Nous avons enregistré sur cette rubrique 5 unités lexicales. Celles-ci correspondent à l’humour. Toutefois, ces mots sont soit des unités lexicales simples telles que : tintin, japonais et ketch, soit par composition séparée, c’est le cas de : boule nationale et poids lourd.
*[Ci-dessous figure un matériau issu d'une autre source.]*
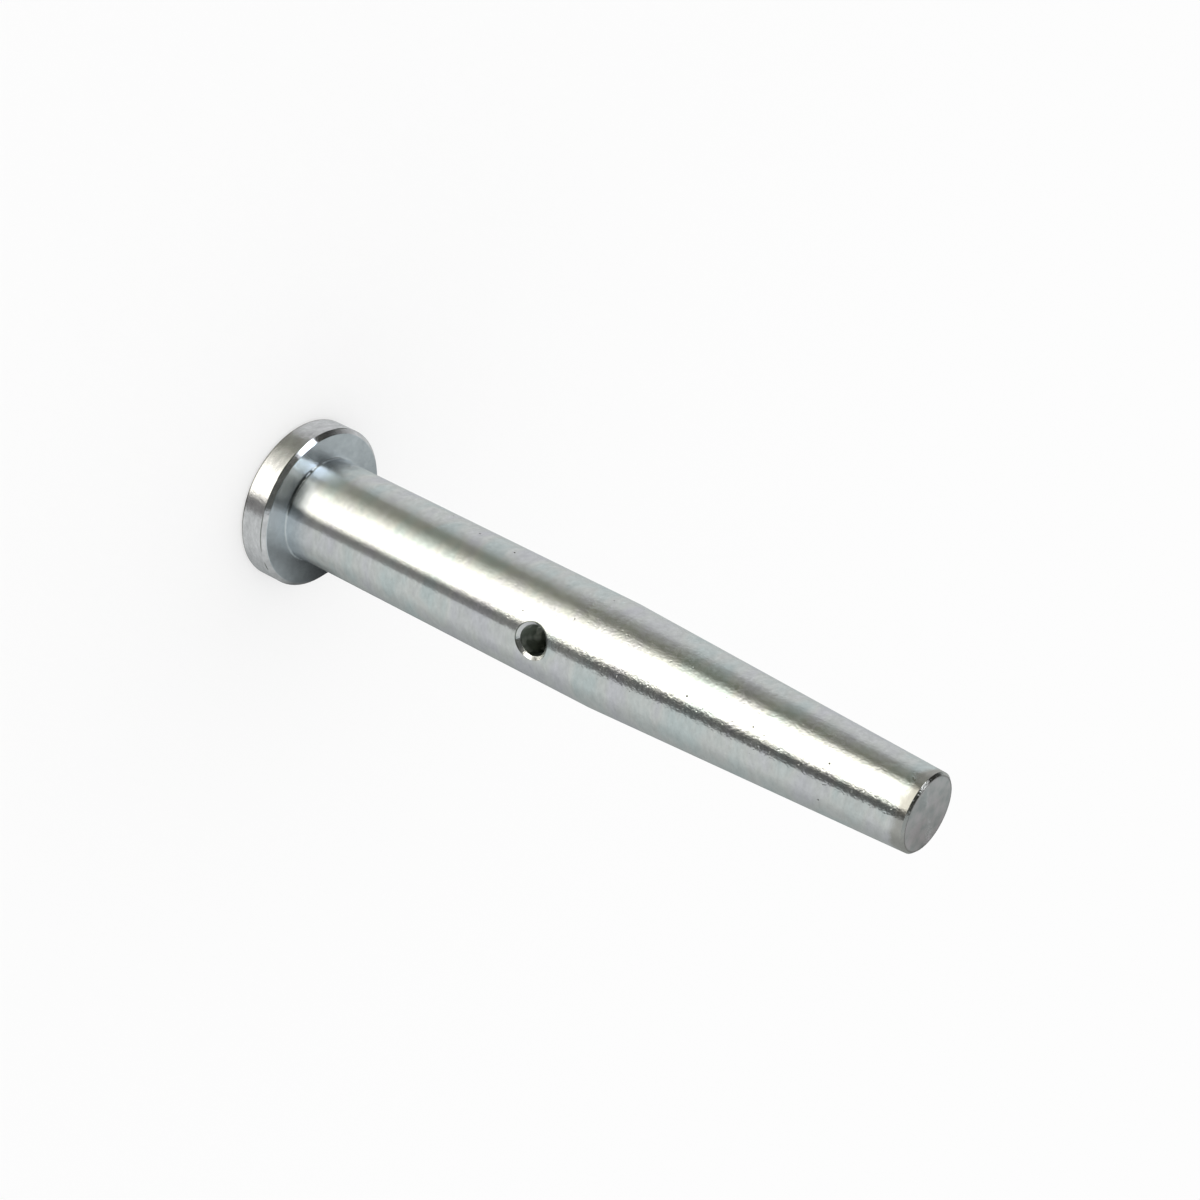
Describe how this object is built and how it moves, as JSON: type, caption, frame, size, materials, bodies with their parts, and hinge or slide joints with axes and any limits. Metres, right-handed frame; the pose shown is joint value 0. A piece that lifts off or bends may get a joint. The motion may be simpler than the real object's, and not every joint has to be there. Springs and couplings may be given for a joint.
{
  "type": "truss pin",
  "caption": "Headed steel pin with a straight shank, a cross hole for a spring clip and a long tapered nose, for joining the forked ends of truss.",
  "frame": {"origin": "centre of the flat face of the head, which the pin stands on", "axes": "+Z along the pin's axis from the head to the tip of the nose, +Y along the clip hole, +X across both"},
  "size_m": [0.025, 0.025, 0.1121],
  "materials": {
    "zinc_plated_steel": "bright zinc plate over turned steel"
  },
  "bodies": {
    "root": {"truss_pin": "zinc_plated_steel"}
  },
  "joints": []
}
3.2. Les particularités palliatives

Si les particularités ludiques renferment l’humour, les palliatives, elles, viennent par contre combler un vide linguistique. Ce vide est une réalité dans la langue du locuteur. Il faut désigner certaines réalités, c’est-à-dire nommer certains référents, faute de vocabulaire approprié dans la langue cible, le locuteur a le devoir de recourir aux concepts de la langue source.
Toutes les langues fonctionnent dans le système d’emprunt et de créativité lexicale. Pour qu’une langue vive, soit ses locuteurs créent des nouvelles unités lexicales, soit ils empruntent dans les langues en contact. C’est dans ce contexte qu’entrent les particularités palliatives dans les conversations intersubjectives des Kinois.

Sumaïli Ngaye-Lussa (2022 : 21) pense que « dans le cadre de l’enrichissement de la langue, multiples sont les procédés de création lexicale et sémantique ; ils vont de la dérivation et de la composition, passent par l’emprunt et aboutissent aux changements sémantiques ». Dans notre corpus, nous avons pu relever les particularités palliatives ci-après :

  • Damaze
  • Congolité
  • Receveur
  • Cachet 
  • Pepsodent
  • Salongo

 

Ces 6 unités lexicales palliatives sont soit des néologismes congolais telles que congolité, damaze et salongo, soit des emprunts palliatifs, cachet, pepsodent et receveur.

3.3. Les particularités sémantiques

Pour L. Guilbert (1974 : 34), la néologie sémantique est celle qui se manifeste par la combinaison inédite d’éléments lexicaux entre eux, génératrice d’un signe nouveau par la jonction d’un signifiant complexe et d’un signifié nouveau.
Le locuteur recourt aux unités lexicales usuelles et leur donne un nouveau sens, qui, du reste doit être contextualisé. C’est pour dire que chaque communauté linguistique dispose de ce mécanisme de « particularité sémantique » pour doter des nouveaux sens les unités lexicales qui fonctionnent selon la norme de la langue française. Ainsi, ce sens part d’un groupe restreint à un groupe plus large des usagers de la langue.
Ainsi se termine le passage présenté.